Others in the industry believe that MEMX could be a ploy or bluff to bring the fight on market data and access to the exchanges. But some say that regardless of this, and if successful, MEMX could have a positive impact on markets in terms of the battle for lower costs.
Liquidnet’s global head of market structure, Adam Sussman, wrote in a blog post that the argument the founders are launching MEMX to lower their own costs, and will not pass it back to their investors, is irrelevant.
“It is hard to understand why anyone would think this would be bad for the marketplace,” Sussman said. “If the MEMX is successful, it should lower the costs for all the brokers that connect to the US Exchange market. Remember that US institutional equity commission rates have been falling for years, unlike Exchange connectivity and market data fees. And can anyone seriously complain about increased fragmentation? Fragmentation is like having kids – after you have three of them, you just go numb to the pain.”
If nothing else, MEMX promises to bring competition to the US exchange landscape and gives dealers a seat at the table, so to speak, in terms of the current exchange governance structure.
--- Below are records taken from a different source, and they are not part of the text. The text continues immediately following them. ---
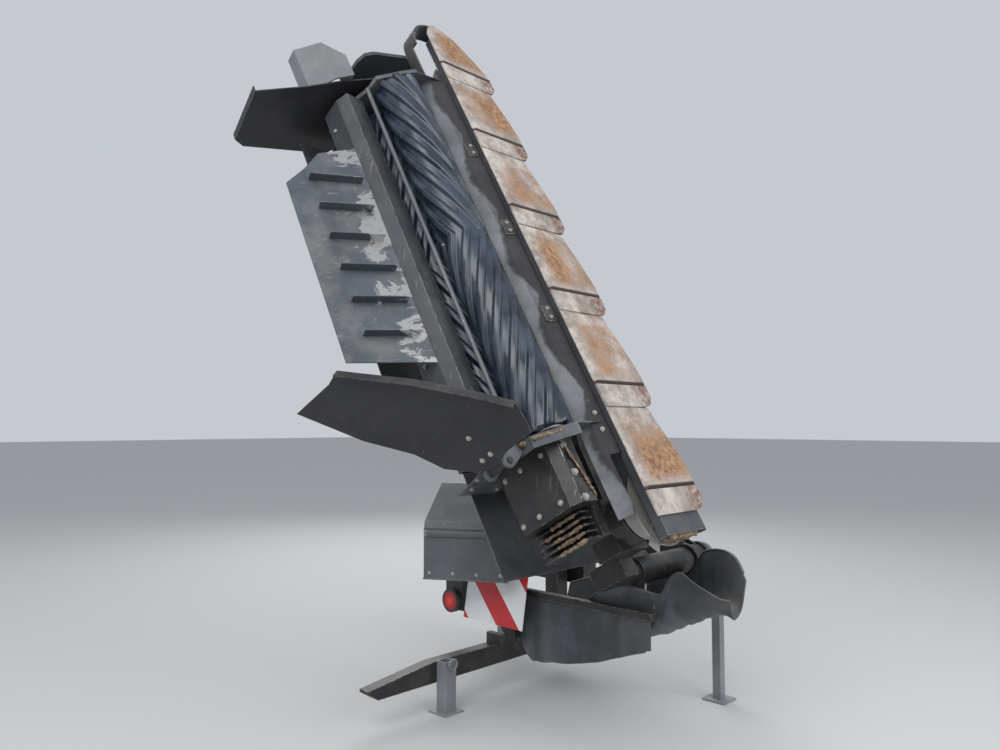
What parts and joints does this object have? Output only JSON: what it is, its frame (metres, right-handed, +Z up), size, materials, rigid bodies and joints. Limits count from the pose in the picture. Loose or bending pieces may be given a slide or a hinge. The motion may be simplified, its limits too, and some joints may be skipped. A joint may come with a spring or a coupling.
{
  "type": "disc mower",
  "caption": "Mounted disc mower with a roller conditioner, folded upright behind its headstock and standing on its parking legs.",
  "frame": {"origin": "middle of the machine's footprint box, on the ground under its legs", "axes": "+X towards the side that the mower works on, +Y the direction of travel, +Z up"},
  "size_m": [1.9949, 1.941, 3.1383],
  "materials": {
    "frame_paint": "satin, chipped and dusty",
    "grey_paint": "satin, scratched to bright metal along its edges",
    "leg_paint": "satin, light blue-grey",
    "board_paint": "gloss, white with two red slanting bands",
    "lamp_lens": "red lens in a dark housing",
    "canvas": "rubberised, dull dark grey",
    "rod_steel": "polished",
    "bare_steel": "worn bright",
    "worn_steel": "worn off-white soles with orange rust",
    "roller_rubber": "smooth, blue-black",
    "moulded_grey": "grained moulding"
  },
  "bodies": {
    "headstock": {"hitch_bar": "frame_paint", "mast_frame": "frame_paint", "main_beam": "frame_paint", "gearbox_input": "grey_paint", "pivot_gearbox": "grey_paint", "stand_arm": "frame_paint", "leg_rear": "leg_paint", "leg_right": "leg_paint", "leg_left": "leg_paint", "drive_cover": "grey_paint", "warning_board": "board_paint", "tail_lamp": "lamp_lens", "stand_curtain": "canvas"},
    "cylinder_barrel": {"cylinder_barrel": "frame_paint"},
    "cylinder_rod": {"cylinder_rod": "rod_steel"},
    "mower": {"fold_hinge": "frame_paint", "frame_beam": "frame_paint", "side_plate_inner": "frame_paint", "side_plate_outer": "frame_paint", "cutter_bar": "frame_paint", "skid_shoes": "worn_steel", "crop_plate": "grey_paint", "outer_loop": "grey_paint", "hood_plate": "grey_paint", "hood_channel": "grey_paint", "scraper_rod": "bare_steel", "bar_gearbox": "frame_paint", "roller_drive_box": "frame_paint", "top_hood": "grey_paint", "guard_canvas": "canvas", "front_canvas": "canvas", "guard_frame": "bare_steel", "end_panel": "grey_paint"},
    "disc_1": {"disc_1": "bare_steel"},
    "disc_2": {"disc_2": "bare_steel"},
    "disc_3": {"disc_3": "bare_steel"},
    "disc_4": {"disc_4": "bare_steel"},
    "disc_5": {"disc_5": "bare_steel"},
    "disc_6": {"disc_6": "bare_steel"},
    "roller_lower": {"roller_lower": "roller_rubber"},
    "roller_upper": {"roller_upper": "roller_rubber"},
    "swath_board_inner": {"swath_board_inner": "frame_paint"},
    "swath_board_outer": {"swath_board_outer": "frame_paint", "outer_guard": "moulded_grey"}
  },
  "joints": [
    {"name": "fold", "type": "hinge", "parent": "headstock", "child": "mower", "pos_m": [0.569, 0.72, 0.65], "axis": [0, 1, 0], "range_deg": [0, 122]},
    {"name": "cylinder_pivot", "type": "hinge", "parent": "headstock", "child": "cylinder_barrel", "pos_m": [-0.381, 0.72, 0.95], "axis": [0, 1, 0], "range_deg": [-6, 2]},
    {"name": "rod_slide", "type": "slide", "parent": "cylinder_barrel", "child": "cylinder_rod", "axis": [0.9745, 0, -0.2244], "range_m": [0, 0.46]},
    {"name": "disc_1_spin", "type": "hinge", "parent": "mower", "child": "disc_1", "pos_m": [0.84791, 0.03, 0.96691], "axis": [-0.866, 0, -0.5], "continuous": true},
    {"name": "disc_2_spin", "type": "hinge", "parent": "mower", "child": "disc_2", "pos_m": [0.63291, 0.03, 1.3393], "axis": [-0.866, 0, -0.5], "continuous": true},
    {"name": "disc_3_spin", "type": "hinge", "parent": "mower", "child": "disc_3", "pos_m": [0.41791, 0.03, 1.7117], "axis": [-0.866, 0, -0.5], "continuous": true},
    {"name": "disc_4_spin", "type": "hinge", "parent": "mower", "child": "disc_4", "pos_m": [0.20291, 0.03, 2.08409], "axis": [-0.866, 0, -0.5], "continuous": true},
    {"name": "disc_5_spin", "type": "hinge", "parent": "mower", "child": "disc_5", "pos_m": [-0.01209, 0.03, 2.45648], "axis": [-0.866, 0, -0.5], "continuous": true},
    {"name": "disc_6_spin", "type": "hinge", "parent": "mower", "child": "disc_6", "pos_m": [-0.22709, 0.03, 2.82887], "axis": [-0.866, 0, -0.5], "continuous": true},
    {"name": "roller_lower_spin", "type": "hinge", "parent": "mower", "child": "roller_lower", "pos_m": [0.20428, -0.34, 1.97172], "axis": [-0.5, 0, 0.866], "continuous": true},
    {"name": "roller_upper_spin", "type": "hinge", "parent": "mower", "child": "roller_upper", "pos_m": [0.02498, -0.32, 1.8682], "axis": [-0.5, 0, 0.866], "continuous": true},
    {"name": "swath_board_inner_turn", "type": "hinge", "parent": "mower", "child": "swath_board_inner", "pos_m": [0.59451, -0.534, 1.10582], "axis": [-0.866, 0, -0.5], "range_deg": [-15, 6]},
    {"name": "swath_board_outer_turn", "type": "hinge", "parent": "mower", "child": "swath_board_outer", "pos_m": [-0.39529, -0.27, 2.72021], "axis": [-0.866, 0, -0.5], "range_deg": [-5, 15]}
  ],
  "couplings": [
    {"joint": "cylinder_pivot", "follows": "fold", "ratio": -0.035164},
    {"joint": "rod_slide", "follows": "fold", "m_per_rad": 0.20456},
    {"joint": "disc_2_spin", "follows": "disc_1_spin", "ratio": -1},
    {"joint": "disc_3_spin", "follows": "disc_1_spin", "ratio": 1},
    {"joint": "disc_4_spin", "follows": "disc_1_spin", "ratio": -1},
    {"joint": "disc_5_spin", "follows": "disc_1_spin", "ratio": 1},
    {"joint": "disc_6_spin", "follows": "disc_1_spin", "ratio": -1},
    {"joint": "roller_upper_spin", "follows": "roller_lower_spin", "ratio": -1}
  ]
}
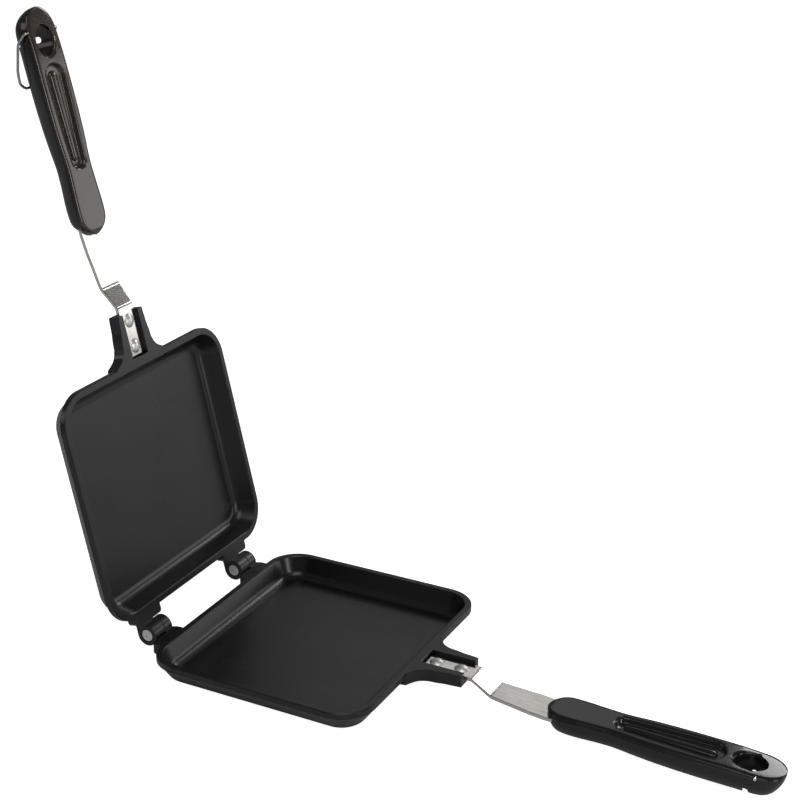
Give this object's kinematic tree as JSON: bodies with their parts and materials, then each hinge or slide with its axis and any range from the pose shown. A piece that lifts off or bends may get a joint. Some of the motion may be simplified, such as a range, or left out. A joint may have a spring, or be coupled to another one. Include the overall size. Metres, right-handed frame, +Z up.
{
  "type": "double sided flip pan",
  "caption": "Two shallow rectangular pans hinged along one side, each with a forked lug, a steel tang and a moulded handle with a hanging hole, and a wire bail on one handle tip.",
  "frame": {"origin": "centre of the lower pan's base face", "axes": "+X from the hinge side to the lower handle, +Y across the pan, +Z up through the open mouth of the lower pan"},
  "size_m": [0.4371, 0.15, 0.3511],
  "materials": {
    "coated_pan": "satin black non-stick coating",
    "pin_steel": "polished",
    "strip_steel": "satin",
    "rivet_metal": "polished",
    "handle_moulding": "glossy black moulding",
    "wire_steel": "dark drawn wire"
  },
  "bodies": {
    "lower_half": {"lower_pan": "coated_pan", "near_hinge_pin": "pin_steel", "far_hinge_pin": "pin_steel", "lower_tang": "strip_steel", "lower_inner_rivet": "rivet_metal", "lower_outer_rivet": "rivet_metal", "lower_handle_shell": "handle_moulding", "lower_handle_cover": "handle_moulding", "lower_front_screw": "pin_steel", "lower_rear_screw": "pin_steel", "near_stub_pin": "pin_steel", "far_stub_pin": "pin_steel"},
    "upper_half": {"upper_pan": "coated_pan", "upper_tang": "strip_steel", "upper_inner_rivet": "rivet_metal", "upper_outer_rivet": "rivet_metal", "upper_handle_shell": "handle_moulding", "upper_handle_cover": "handle_moulding", "upper_front_screw": "pin_steel", "upper_rear_screw": "pin_steel"},
    "bail": {"lock_bail": "wire_steel"}
  },
  "joints": [
    {"name": "main_hinge", "type": "hinge", "parent": "lower_half", "child": "upper_half", "pos_m": [-0.0767, 0, 0.01365], "axis": [0, 1, 0], "range_deg": [0, 103.25]},
    {"name": "bail_swing", "type": "hinge", "parent": "upper_half", "child": "bail", "pos_m": [-0.16352, 0, 0.32685], "axis": [0, 1, 0], "range_deg": [0, 195]}
  ]
}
Looking back on the difficult road IEX travelled in establishing itself as an exchange – although the disputes around IEX were specific to its controversial speed bump, something that MEMX has ruled out – it’s hard to imagine that Nasdaq, NYSE and Cboe will welcome MEMX with open arms to the exchange industry.
The MEMX founders have said they will file an application with the US financial regulator to operate as a national securities exchange in the early part of this year. Given the proposed timeframe and market reaction amid the development, where incumbent exchanges saw their share prices drop around 2% following the announcement, we can expect to see some major drama in 2019 as the ongoing battle between Wall Street and regulated exchanges comes to a head.